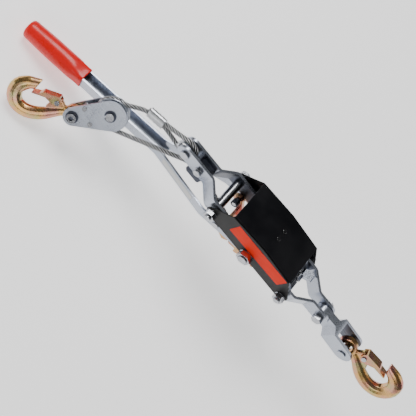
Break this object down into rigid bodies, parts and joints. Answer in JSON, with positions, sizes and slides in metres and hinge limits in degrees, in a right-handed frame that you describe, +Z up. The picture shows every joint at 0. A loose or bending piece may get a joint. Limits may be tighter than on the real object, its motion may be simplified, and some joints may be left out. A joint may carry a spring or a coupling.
{
  "type": "come along winch",
  "caption": "Hand ratchet cable puller: a bent-strip frame with a black guard, a ratchet drum, a channel handle with a red grip, a pulley block and two latched hooks.",
  "frame": {"origin": "centre of the bounding box on the ground plane, with the winch as it lies in rest pose", "axes": "+Z up through the black guard, +X toward the anchor hook, -Y toward the side whose lock nuts show"},
  "size_m": [0.624, 0.1238, 0.1523],
  "materials": {
    "zinc_plate": "satin zinc",
    "bright_zinc": "bright zinc",
    "gold_zinc": "yellow zinc",
    "black_paint": "satin",
    "red_grip": "gloss",
    "wire_rope": "bright drawn wire",
    "dark_steel": "dark satin",
    "pressed_aluminium": "satin"
  },
  "bodies": {
    "frame": {"near_side_strip": "zinc_plate", "far_side_strip": "zinc_plate", "near_cover_panel": "black_paint", "far_cover_panel": "black_paint", "top_cover": "black_paint", "near_cover_rivet": "black_paint", "far_cover_rivet": "black_paint", "front_bolt": "bright_zinc", "front_nut": "bright_zinc", "front_spacer": "bright_zinc", "rear_bolt": "bright_zinc", "rear_nut": "bright_zinc", "rear_collar": "bright_zinc", "drum_axle": "bright_zinc", "axle_nut": "bright_zinc", "head_rivet": "bright_zinc", "rope_guide": "dark_steel", "guide_bolt": "bright_zinc", "guide_nut": "bright_zinc", "rope_eye": "wire_rope", "thimble": "bright_zinc", "ferrule": "pressed_aluminium", "rope_drum_run": "wire_rope", "rope_return_run": "wire_rope", "holding_pawl_spring": "bright_zinc", "yoke_bolt": "bright_zinc", "yoke_nut": "bright_zinc"},
    "drum": {"near_ratchet": "gold_zinc", "far_ratchet": "gold_zinc", "drum_barrel": "gold_zinc", "rope_on_drum": "wire_rope"},
    "handle": {"handle_channel": "zinc_plate", "handle_grip": "red_grip", "near_pawl_rivet": "bright_zinc", "far_pawl_rivet": "bright_zinc", "drive_pawl_spring": "bright_zinc"},
    "drive_pawl": {"drive_pawl": "gold_zinc"},
    "holding_pawl": {"holding_pawl": "zinc_plate"},
    "pulley_block": {"near_cheek": "zinc_plate", "far_cheek": "zinc_plate", "sheave_pin": "bright_zinc", "near_retaining_ring": "dark_steel", "far_retaining_ring": "dark_steel", "hook_bolt": "bright_zinc", "hook_bolt_washer": "dark_steel", "hook_bolt_nut": "bright_zinc", "upper_cheek_spacer": "zinc_plate", "lower_cheek_spacer": "zinc_plate", "rope_sheave_bight": "wire_rope"},
    "sheave": {"sheave": "zinc_plate"},
    "load_hook": {"load_hook": "gold_zinc", "load_latch_rivet": "bright_zinc"},
    "load_latch": {"load_latch": "gold_zinc", "load_latch_spring": "bright_zinc"},
    "anchor_clevis": {"anchor_clevis": "zinc_plate", "clevis_pin": "zinc_plate"},
    "anchor_hook": {"anchor_hook": "gold_zinc", "anchor_latch_rivet": "bright_zinc"},
    "anchor_latch": {"anchor_latch": "gold_zinc", "anchor_latch_spring": "bright_zinc"}
  },
  "joints": [
    {"name": "drum_spin", "type": "hinge", "parent": "frame", "child": "drum", "pos_m": [0.04483, 0.02311, 0.11444], "axis": [0, -1, 0], "range_deg": [-720, 0]},
    {"name": "handle_swing", "type": "hinge", "parent": "frame", "child": "handle", "pos_m": [0.04483, 0.02311, 0.11444], "axis": [0, -1, 0], "range_deg": [0, 120]},
    {"name": "drive_pawl_swing", "type": "hinge", "parent": "handle", "child": "drive_pawl", "pos_m": [-0.00316, 0.02311, 0.1004], "axis": [0, -1, 0], "range_deg": [-12, 9.5], "stiffness_Nm_per_rad": 0.06},
    {"name": "holding_pawl_swing", "type": "hinge", "parent": "frame", "child": "holding_pawl", "pos_m": [0.10983, 0.02311, 0.11444], "axis": [0, -1, 0], "range_deg": [-2.5, 7.5], "stiffness_Nm_per_rad": 0.06},
    {"name": "pulley_slide", "type": "slide", "parent": "frame", "child": "pulley_block", "axis": [-0.9059, -0.2633, -0.3318], "range_m": [0, 0.1051], "deforming": ["rope_drum_run", "rope_return_run"]},
    {"name": "sheave_spin", "type": "hinge", "parent": "pulley_block", "child": "sheave", "pos_m": [-0.17617, -0.00189, 0.07394], "axis": [-0.0498, 0.798, -0.6006], "range_deg": [0, 336]},
    {"name": "load_hook_swing", "type": "hinge", "parent": "pulley_block", "child": "load_hook", "pos_m": [-0.20236, -0.02493, 0.0455], "axis": [0.0498, -0.798, 0.6006], "range_deg": [-50, 60]},
    {"name": "load_latch_swing", "type": "hinge", "parent": "load_hook", "child": "load_latch", "pos_m": [-0.22462, -0.02821, 0.04299], "axis": [0.0498, -0.798, 0.6006], "range_deg": [0, 18], "stiffness_Nm_per_rad": 0.02},
    {"name": "clevis_swing", "type": "hinge", "parent": "frame", "child": "anchor_clevis", "pos_m": [0.16583, 0.02311, 0.11444], "axis": [0, -1, 0], "range_deg": [-40, 40]},
    {"name": "anchor_hook_swing", "type": "hinge", "parent": "anchor_clevis", "child": "anchor_hook", "pos_m": [0.22261, 0.02311, 0.10947], "axis": [0, -1, 0], "range_deg": [-50, 60]},
    {"name": "anchor_latch_swing", "type": "hinge", "parent": "anchor_hook", "child": "anchor_latch", "pos_m": [0.24474, 0.02695, 0.12024], "axis": [0.0194, 0.9284, -0.371], "range_deg": [0, 18], "stiffness_Nm_per_rad": 0.02}
  ],
  "couplings": [
    {"joint": "pulley_slide", "follows": "drum_spin", "m_per_rad": -0.00835},
    {"joint": "sheave_spin", "follows": "drum_spin", "ratio": -0.46389}
  ]
}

*Given exercise*
From the data above, pick out each line containing "with" and copy it.

*Written solution*
Break this object down into rigid bodies, parts and joints. Answer in JSON, with positions, sizes and slides in metres and hinge limits in degrees, in a right-handed frame that you describe, +Z up. The picture shows every joint at 0. A loose or bending piece may get a joint. Limits may be tighter than on the real object, its motion may be simplified, and some joints may be left out. A joint may carry a spring or a coupling.
  "caption": "Hand ratchet cable puller: a bent-strip frame with a black guard, a ratchet drum, a channel handle with a red grip, a pulley block and two latched hooks.",
  "frame": {"origin": "centre of the bounding box on the ground plane, with the winch as it lies in rest pose", "axes": "+Z up through the black guard, +X toward the anchor hook, -Y toward the side whose lock nuts show"},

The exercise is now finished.